*SHORT EXERCISE:*
Quote all of the data below exactly, please.
- - - - - - -
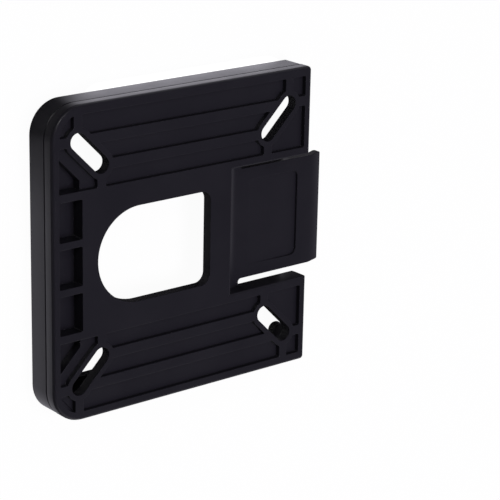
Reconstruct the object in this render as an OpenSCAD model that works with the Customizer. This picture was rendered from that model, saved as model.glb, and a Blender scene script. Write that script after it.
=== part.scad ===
// Boat seat mount: the upper half of a quick-release seat mount, moulded in one
// piece. A ribbed square plate bolts under a boat seat through four diagonal
// slots, slides sideways over a flat pedestal plate and is held by a sprung
// tongue. Origin: middle of the square, on the underside of the two lips.
// +Z is up, towards the seat. +X is the open end, where the tongue stands out.
// The model is symmetric about Y = 0.

/* [Body] */

// Side of the square body
body_w = 190; // [150:1:230]
// Height from the underside of the lips to the seat face
body_h = 23.4; // [18:0.1:32]
// Thickness of the ribbed plate
plate_t = 7; // [5:0.1:10]
// Fillet round the edge of the seat face
edge_r = 2; // [0.5:0.1:2]
// Corner radius at the closed end
closed_r = 20; // [10:0.5:30]
// Corner radius at the open end
open_r = 2.4; // [2.2:0.1:6]
// Height of the mould's parting line on the outer walls
parting_z = 15.1; // [8:0.1:20]
// How far the wall below the parting line stands in
parting_step = 0.2; // [0:0.05:0.5]

/* [Rims and ribs] */

// Rim along the two long sides
side_rim = 5.6; // [3:0.1:10]
// Rim at the closed end
closed_rim = 4.6; // [3:0.1:10]
// Rim at the open end
open_rim = 4.9; // [3:0.1:10]
// Half width of the flush panel down the middle
panel_y = 44.8; // [35:0.1:60]
// Top of the pocket row next to the panel
row3_y = 54.7; // [46:0.1:65]
// Bottom of the middle pocket row
row2_y0 = 61; // [50:0.1:70]
// Top of the middle pocket row
row2_y1 = 71.1; // [60:0.1:80]
// Bottom of the pocket row beside the rim
row1_y = 77.3; // [70:0.1:85]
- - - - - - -
*RESULT OF THE TASK:*
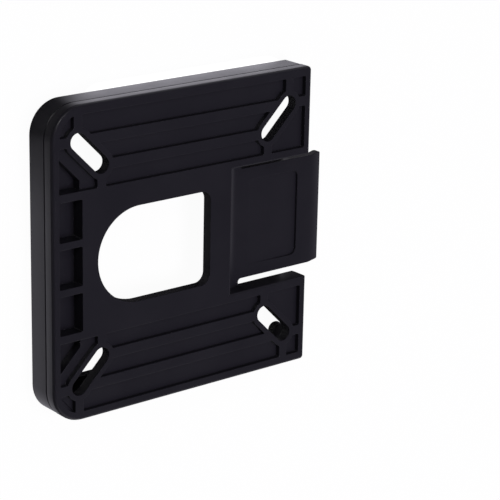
Reconstruct the object in this render as an OpenSCAD model that works with the Customizer. This picture was rendered from that model, saved as model.glb, and a Blender scene script. Write that script after it.
=== part.scad ===
// Boat seat mount: the upper half of a quick-release seat mount, moulded in one
// piece. A ribbed square plate bolts under a boat seat through four diagonal
// slots, slides sideways over a flat pedestal plate and is held by a sprung
// tongue. Origin: middle of the square, on the underside of the two lips.
// +Z is up, towards the seat. +X is the open end, where the tongue stands out.
// The model is symmetric about Y = 0.

/* [Body] */

// Side of the square body
body_w = 190; // [150:1:230]
// Height from the underside of the lips to the seat face
body_h = 23.4; // [18:0.1:32]
// Thickness of the ribbed plate
plate_t = 7; // [5:0.1:10]
// Fillet round the edge of the seat face
edge_r = 2; // [0.5:0.1:2]
// Corner radius at the closed end
closed_r = 20; // [10:0.5:30]
// Corner radius at the open end
open_r = 2.4; // [2.2:0.1:6]
// Height of the mould's parting line on the outer walls
parting_z = 15.1; // [8:0.1:20]
// How far the wall below the parting line stands in
parting_step = 0.2; // [0:0.05:0.5]

/* [Rims and ribs] */

// Rim along the two long sides
side_rim = 5.6; // [3:0.1:10]
// Rim at the closed end
closed_rim = 4.6; // [3:0.1:10]
// Rim at the open end
open_rim = 4.9; // [3:0.1:10]
// Half width of the flush panel down the middle
panel_y = 44.8; // [35:0.1:60]
// Top of the pocket row next to the panel
row3_y = 54.7; // [46:0.1:65]
// Bottom of the middle pocket row
row2_y0 = 61; // [50:0.1:70]
// Top of the middle pocket row
row2_y1 = 71.1; // [60:0.1:80]
// Bottom of the pocket row beside the rim
row1_y = 77.3; // [70:0.1:85]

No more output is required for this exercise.